However, the Justice Department said this year that it would seek the death penalty for the white supremacist who killed 10 Black people in a shooting at a Buffalo, New York, grocery store in 2022.

Beyond federal death sentences, about half of states allow the death penalty. More than two dozen people have been executed this year, according to the Death Penalty Information Center. Around 2,200 people are on death row across the country.

One of the inmates whose sentences Biden will commute, Billie Allen, has maintained his innocence.

"I want to believe that he's going to do the right thing," Allen said about Biden in an interview last month, adding, "As someone who's innocent, he should do the right thing sooner instead of later."

Allen said he felt his hope was "cut off" when Donald Trump won the presidential election last month. He wrote his last will and testament, explaining that he had to "prepare for the worst."

Around the time of Trump's election, some of the correctional staff members taunted inmates at the prison in Terre Haute, Indiana, according to a death row inmate and two federal defenders. Execution rehearsals have also increased at the prison, where almost all federal death row inmates are incarcerated, in the lead-up to Trump's inauguration, according to the same sources.

The Federal Bureau of Prisons did not immediately respond to a request for comment.

Trump said on the campaign trail that he would push for the Justice Department to seek the death penalty for drug dealers.

"We’re going to be asking everyone who sells drugs, gets caught, to receive the death penalty for their heinous acts," Trump said when he launched his 2024 campaign.
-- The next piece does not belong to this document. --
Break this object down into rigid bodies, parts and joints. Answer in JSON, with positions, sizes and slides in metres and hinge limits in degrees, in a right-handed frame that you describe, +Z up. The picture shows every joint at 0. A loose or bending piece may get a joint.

He has also called for the death penalty for "any migrant who kills an American citizen or a law enforcement officer."

Thirteen federal prisoners were put to death during Trump's first term — all in the last six months he was in office. Before that, the most recent federal execution was in 2003.

Kelley Henry is a federal defender for Rejon Taylor, one of the inmates being taken off of death row by Biden's action. Henry previously represented Lisa Montgomery, who was executed in the final days of the first Trump administration. She said the rapid pace of federal executions at the end of the Trump administration was "brutal."

"It was like the legal system was suspended, is the best way I can put it," she said in an interview last month.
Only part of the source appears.